Objective – Retype the whole listing below, character for character.

+ + + + + + +

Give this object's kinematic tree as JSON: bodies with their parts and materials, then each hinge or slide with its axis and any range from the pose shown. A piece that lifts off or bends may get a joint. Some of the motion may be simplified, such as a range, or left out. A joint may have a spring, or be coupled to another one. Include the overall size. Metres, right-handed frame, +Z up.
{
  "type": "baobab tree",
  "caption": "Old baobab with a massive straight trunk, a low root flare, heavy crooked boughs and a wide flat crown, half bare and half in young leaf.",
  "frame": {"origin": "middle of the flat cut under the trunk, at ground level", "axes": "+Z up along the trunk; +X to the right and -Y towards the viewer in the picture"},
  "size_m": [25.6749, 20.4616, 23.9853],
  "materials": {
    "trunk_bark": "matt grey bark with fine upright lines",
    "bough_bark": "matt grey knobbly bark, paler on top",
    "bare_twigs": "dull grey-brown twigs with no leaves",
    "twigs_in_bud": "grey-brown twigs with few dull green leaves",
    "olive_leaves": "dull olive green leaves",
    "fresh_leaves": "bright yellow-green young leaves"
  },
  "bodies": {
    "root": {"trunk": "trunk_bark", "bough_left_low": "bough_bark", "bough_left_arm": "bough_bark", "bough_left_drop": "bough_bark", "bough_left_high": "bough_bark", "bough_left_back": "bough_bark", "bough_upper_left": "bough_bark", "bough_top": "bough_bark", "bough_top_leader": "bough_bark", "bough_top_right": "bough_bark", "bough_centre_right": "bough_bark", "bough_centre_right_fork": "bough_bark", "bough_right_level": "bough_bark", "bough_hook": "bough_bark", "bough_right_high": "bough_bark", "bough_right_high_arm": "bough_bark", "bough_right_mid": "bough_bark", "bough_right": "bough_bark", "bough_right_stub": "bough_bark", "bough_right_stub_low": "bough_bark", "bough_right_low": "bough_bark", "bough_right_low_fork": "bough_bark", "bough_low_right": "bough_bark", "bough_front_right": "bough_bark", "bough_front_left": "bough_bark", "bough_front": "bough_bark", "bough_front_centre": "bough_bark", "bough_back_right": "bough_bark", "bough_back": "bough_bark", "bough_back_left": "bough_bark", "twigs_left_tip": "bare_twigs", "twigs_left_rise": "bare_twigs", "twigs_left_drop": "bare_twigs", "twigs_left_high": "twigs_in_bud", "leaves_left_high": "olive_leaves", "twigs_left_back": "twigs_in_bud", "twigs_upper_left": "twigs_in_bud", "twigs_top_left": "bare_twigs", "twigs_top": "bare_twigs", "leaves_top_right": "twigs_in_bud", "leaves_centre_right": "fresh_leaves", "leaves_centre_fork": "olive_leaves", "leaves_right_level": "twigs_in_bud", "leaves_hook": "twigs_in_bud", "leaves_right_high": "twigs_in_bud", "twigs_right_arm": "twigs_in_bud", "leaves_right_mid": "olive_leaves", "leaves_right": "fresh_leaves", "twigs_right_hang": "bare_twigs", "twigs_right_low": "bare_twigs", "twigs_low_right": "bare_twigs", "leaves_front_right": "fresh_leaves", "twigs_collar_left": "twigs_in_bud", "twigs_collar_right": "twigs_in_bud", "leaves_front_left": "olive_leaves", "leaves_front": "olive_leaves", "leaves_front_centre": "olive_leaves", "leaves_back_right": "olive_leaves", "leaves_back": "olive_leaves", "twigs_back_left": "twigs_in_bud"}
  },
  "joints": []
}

+ + + + + + +

Finished task –
Give this object's kinematic tree as JSON: bodies with their parts and materials, then each hinge or slide with its axis and any range from the pose shown. A piece that lifts off or bends may get a joint. Some of the motion may be simplified, such as a range, or left out. A joint may have a spring, or be coupled to another one. Include the overall size. Metres, right-handed frame, +Z up.
{
  "type": "baobab tree",
  "caption": "Old baobab with a massive straight trunk, a low root flare, heavy crooked boughs and a wide flat crown, half bare and half in young leaf.",
  "frame": {"origin": "middle of the flat cut under the trunk, at ground level", "axes": "+Z up along the trunk; +X to the right and -Y towards the viewer in the picture"},
  "size_m": [25.6749, 20.4616, 23.9853],
  "materials": {
    "trunk_bark": "matt grey bark with fine upright lines",
    "bough_bark": "matt grey knobbly bark, paler on top",
    "bare_twigs": "dull grey-brown twigs with no leaves",
    "twigs_in_bud": "grey-brown twigs with few dull green leaves",
    "olive_leaves": "dull olive green leaves",
    "fresh_leaves": "bright yellow-green young leaves"
  },
  "bodies": {
    "root": {"trunk": "trunk_bark", "bough_left_low": "bough_bark", "bough_left_arm": "bough_bark", "bough_left_drop": "bough_bark", "bough_left_high": "bough_bark", "bough_left_back": "bough_bark", "bough_upper_left": "bough_bark", "bough_top": "bough_bark", "bough_top_leader": "bough_bark", "bough_top_right": "bough_bark", "bough_centre_right": "bough_bark", "bough_centre_right_fork": "bough_bark", "bough_right_level": "bough_bark", "bough_hook": "bough_bark", "bough_right_high": "bough_bark", "bough_right_high_arm": "bough_bark", "bough_right_mid": "bough_bark", "bough_right": "bough_bark", "bough_right_stub": "bough_bark", "bough_right_stub_low": "bough_bark", "bough_right_low": "bough_bark", "bough_right_low_fork": "bough_bark", "bough_low_right": "bough_bark", "bough_front_right": "bough_bark", "bough_front_left": "bough_bark", "bough_front": "bough_bark", "bough_front_centre": "bough_bark", "bough_back_right": "bough_bark", "bough_back": "bough_bark", "bough_back_left": "bough_bark", "twigs_left_tip": "bare_twigs", "twigs_left_rise": "bare_twigs", "twigs_left_drop": "bare_twigs", "twigs_left_high": "twigs_in_bud", "leaves_left_high": "olive_leaves", "twigs_left_back": "twigs_in_bud", "twigs_upper_left": "twigs_in_bud", "twigs_top_left": "bare_twigs", "twigs_top": "bare_twigs", "leaves_top_right": "twigs_in_bud", "leaves_centre_right": "fresh_leaves", "leaves_centre_fork": "olive_leaves", "leaves_right_level": "twigs_in_bud", "leaves_hook": "twigs_in_bud", "leaves_right_high": "twigs_in_bud", "twigs_right_arm": "twigs_in_bud", "leaves_right_mid": "olive_leaves", "leaves_right": "fresh_leaves", "twigs_right_hang": "bare_twigs", "twigs_right_low": "bare_twigs", "twigs_low_right": "bare_twigs", "leaves_front_right": "fresh_leaves", "twigs_collar_left": "twigs_in_bud", "twigs_collar_right": "twigs_in_bud", "leaves_front_left": "olive_leaves", "leaves_front": "olive_leaves", "leaves_front_centre": "olive_leaves", "leaves_back_right": "olive_leaves", "leaves_back": "olive_leaves", "twigs_back_left": "twigs_in_bud"}
  },
  "joints": []
}